Emerging markets raising interest rates; US Fed tapering QE; China actively reigning in credit; Developed markets bond yields rising into the end of 2013
7. Cyclical Sectors Topping Out And Handing Over To Defensives: Yes
8. Market Breadth Divergence : Yes
8. A Technical Topping Process/Pattern : Yes
Parabolic shaping on US indices into blow-off top mirroring Dow 1929, 1987 and Nikkei 1989 (and analogies further supported by similar levels in valuations, sentiment and leverage)
Sources: Financial-Spread-Betting and Barcharts
In short, with history as our guide, we have a fairly comprehensive case for a cyclical bull market top in US equities having occurred at the turn of the year. A late cyclical rally in commodities to deliver a short inflation shock would complete the picture. For equities, drawing together both the time and price guides of the analogies, we should now be alert to the possibilities of both a building out of a ‘second chance’ lower high and a more pressing collapse into waterfall declines.
25 thoughts on “Cyclical Stocks Bull Topping Checklist”
Hi again, Jonh, in the prior article, I suggested you that could be posible that in Real prices could see in the future, -next movement in the Industrials- lower prices than in march´09, but not in Nominal prices.
Do you contemplate this possibility.
I expect deflation, as per demographics, and therefore a lower nominal low
Ok, thanks, time will tell.
Thank you for your frequent updates. Your charts show, that at former tops the upmove to the „second chance“-point began above the upper trendline of the preceding distribution zones. Today the Dow is already in the upper third of this area. Here one can find a chart of the average course of the Dow following a decline of more than 4% in January http://www.godmode-trader.de/artikel/der-januar-knock-out-und-die-folgen,3651100. It fits very well to your Dow 1929 chart.
Furthermore the dow has already cut the December 2013 lows. As Jeff Saut is pointing out, this creates a very high statistical case for a further decline of more than 9% over the rest of the year http://www.financialsense.com/contributors/jeffrey-saut/tinker-evers-chance.
Should the overbought rally reverse today, I would look to August 2011 as a possible guideline.
For now the only chart that is puzzling me a bit, is the cumulative A-/D-line ($nyad). As of yesterday the weekly hasn’t broken its 10 ma, which is, what it almost always has done soon after the start of a major decline since 2007.
Thank you Theo
Yes the cumulative AD isn’t playing ball. I can find just two previous Dow tops – 1937 and 1946 – where that breadth measure did not diverge before the top but effectively topped out with the index. So that scenario is possible, but it has not been common.

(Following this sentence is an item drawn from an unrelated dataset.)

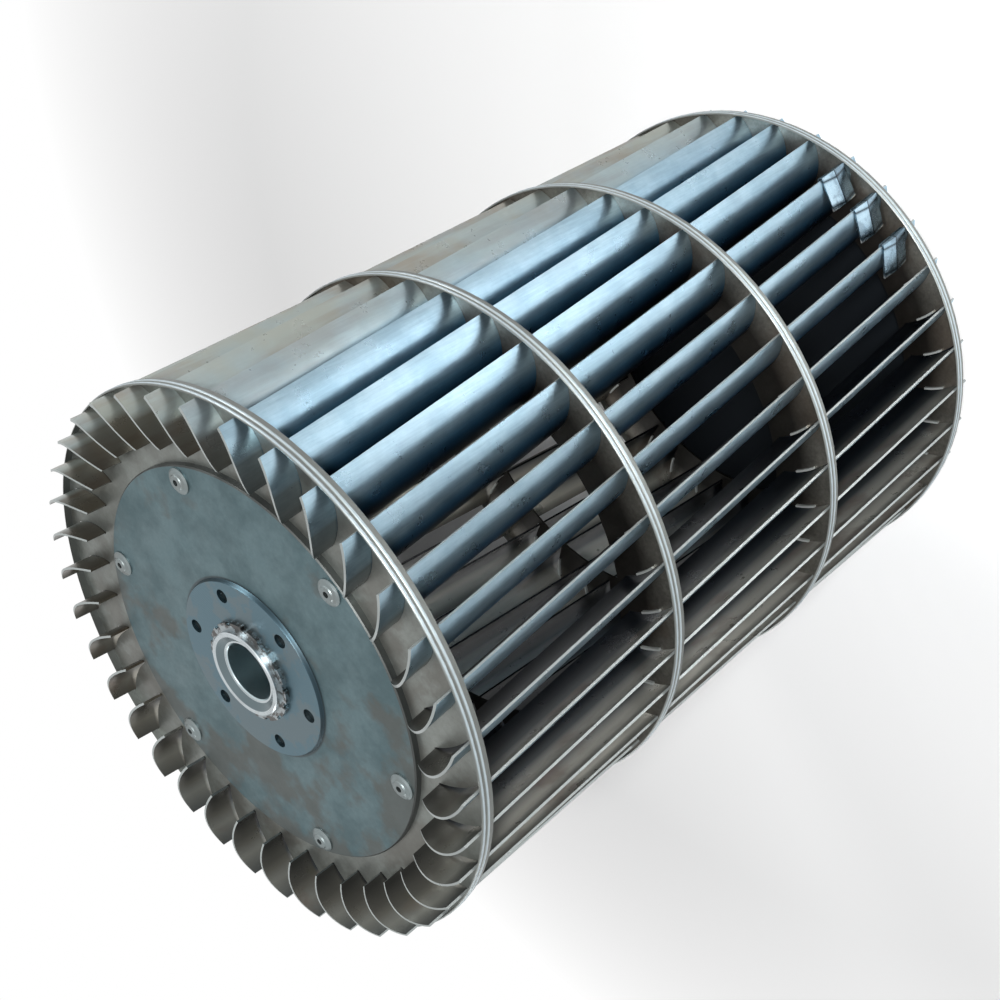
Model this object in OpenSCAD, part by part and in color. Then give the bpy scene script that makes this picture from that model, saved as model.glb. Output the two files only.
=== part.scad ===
// Blower wheel, single inlet, forward curved blades, driven from a hub on the closed end.
// The axis is Z and the hub end is up. The wheel stands on the lower ends of its blades at z = 0.
// Each blade is a straight sheet, leaning about its own mid radial line, so that the row looks skewed.

/* [Wheel] */
// Diameter over the rim beads
wheel_d = 240; // [232:1:250]
// Number of blades round the wheel
blade_count = 36; // [24:1:40]
// Distance between two neighbouring rings
ring_pitch = 112; // [80:1:130]
// Height of the lowest ring above the lower blade ends
foot = 4; // [2:0.5:10]
// Height of the outer blade corners above the top ring
blade_stand = 7.3; // [5:0.1:12]
// How much lower the inner blade corners stand at the top
blade_slope = 1.6; // [0:0.1:4]
// How far the middle of a blade's upper end rises over the line between its corners
blade_crown = 2.9; // [1:0.1:4]

/* [Blades] */
// Sheet thickness of a blade
blade_t = 1; // [0.8:0.1:1.4]
// Mean radius of the blade's curve
blade_r = 21.8; // [19:0.1:24]
// Gap from the blade's outermost line to the outside of the wheel, at mid height
tip_inset = 1.9; // [1.8:0.1:3]
// Height of the curve's centre in front of the mid radial line
curve_y = 12.6; // [10:0.1:14]
// Angle at which the blade's curve begins, at its inner edge
curve_from = -105; // [-110:0.5:-98]
// Angle at which the blade's curve ends, at its outer edge
curve_to = -32.6; // [-36:0.1:-30]
// Lean of each blade about its mid radial line
blade_lean = 4.33; // [0:0.01:4.5]
// Angle of the first blade at mid height
blade_phase = -0.34; // [-5:0.01:5]

/* [Rings] */
// Height of a rim
rim_h = 6; // [5:0.1:8]
// Wall of a rim between its inside and the top of its beads
rim_wall = 0.8; // [0.6:0.05:1]
// Depth of the groove between the two beads
rim_groove = 0.4; // [0.2:0.05:0.5]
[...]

John, I read somewhere a while back that due to so much flash trading, advance/decline line divergence does not happen any more.
How would that work Kent, to prevent it?
John, have you found any instances where the “second chance” made a higher high before the big sell-off?
Don’t know of that, but I’d consider that to be a different kind of top: a topping process with an initial high than a second marginally higher high on negative divergences. What the above 4 have in common is the increasing rate of ascent into the top – parabolic on the longer term view – a blow off top.
Signs for a bounce:
Capitulative breadth hit 10
D-trend shows exhaustion
Put/call back into normal zone
Weekly RSI oversold
Tails on the daily candles last couple of days
T-bond yields rallied yesterday
So I think we are due to build out that ‘second chance’.
Decline ended at day 23. This bounce should be short and sharp retracing more than 60% of the decline. Also not sure if the decline fit the bill % wise on the S&P. Anyway took profits on shorts today. Just watching and waiting now.
Hi, John, do you have the updated chart of Citigroup Economic Suprise Indicator?
Page 4 http://www.yardeni.com/pub/PEACOCKBULLBEAR.pdf
In your post 5 higher are you saying that all those criteria have been met or that’s what you are looking for?
If you mean the signs for a bounce, they were all present at the end of yesterday
Ever since the beginning of your blogs you have always said when you are taking action……you don’t seem to any more is that a conscious decision?
Yes I used to post every trade open and close, when my trading was more leisurely and I was making few trades overall in a year. I’m currently opening and closing trades every day so that’s what’s changed. But I will summarise my positions in a coming post.
John, have you covered some of your short positions?
Yes I took profits on some this morning once I had that list of bounce signs
Thank you John…I also have taken some profits…so Let the lower high gets built.
History says the Second Chance top should be in the vicinity of SPX 1820 which is less than 3% higher than where we closed today!
Thanks John for your articles. I always learn something new (and useful) from them.